On “the historical internal diversity of Zionism,” we have no dispute (Zionists like Martin Buber did envision co-existence with the Indigenous Palestinians); but we also need to point out its current dominant meaning and how it is wielded by those in power inside and outside of Israel—by Messianic and ultra-nationalist Zionists, for example, who call for genocide and ethnic cleansing of the Indigenous population, or in the now-dominant Zionist vision, under which Jewish attachment to the land has become exclusive. The Israeli state has no problem brutishly flaunting its Jewish chauvinism, thematized by the Knesset’s passing of the 2018 Nation-State Law that declares the State of Israel to be the nation-state of the Jewish people. These may well be Zionist fundamentalists; but the problem is that secular Zionists do not offer any change. What they promote instead is an Occupation on cruise control that ends up sustaining the status quo. Imagine if secular Zionists and other Jewish Israelis, rather than limiting their objections to Netanyahu’s judicial coup, engaged in a civil action like a March on Tel Aviv for Palestinian rights: Wouldn’t that be a better way of politicising their call for democracy? And wouldn’t that present Palestinians with a genuine alternative to Hamas?
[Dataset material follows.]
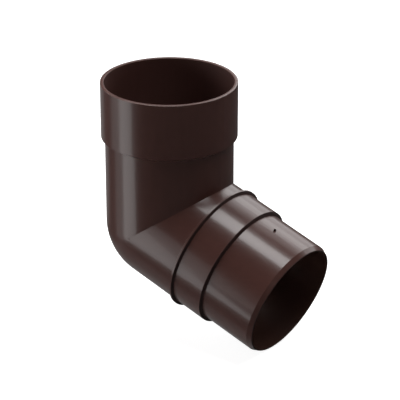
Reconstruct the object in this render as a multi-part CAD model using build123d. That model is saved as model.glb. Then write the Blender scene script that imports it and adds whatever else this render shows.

Lastly, it is tragic that it took Hamas’s attack for the world to talk about Palestinians and their right to self-determination. The world sadly only seems to be interested in spectacular events—which, of course, tend to be violent. But here too the question of choosing between violence and non-violence can function as a ruse. The point is to change the current framing of the Palestinian question in a way that advances a universal politics. Resistance to such a move is nothing short of overwhelming. Any substantial change to it will be experienced as violent. If refusing the Occupation means anything at all it must mean refusal of the global capitalist status quo and the racist and neocolonial carving up of that world. The internationalist Left must ceaselessly ask: What kind of a world do we want?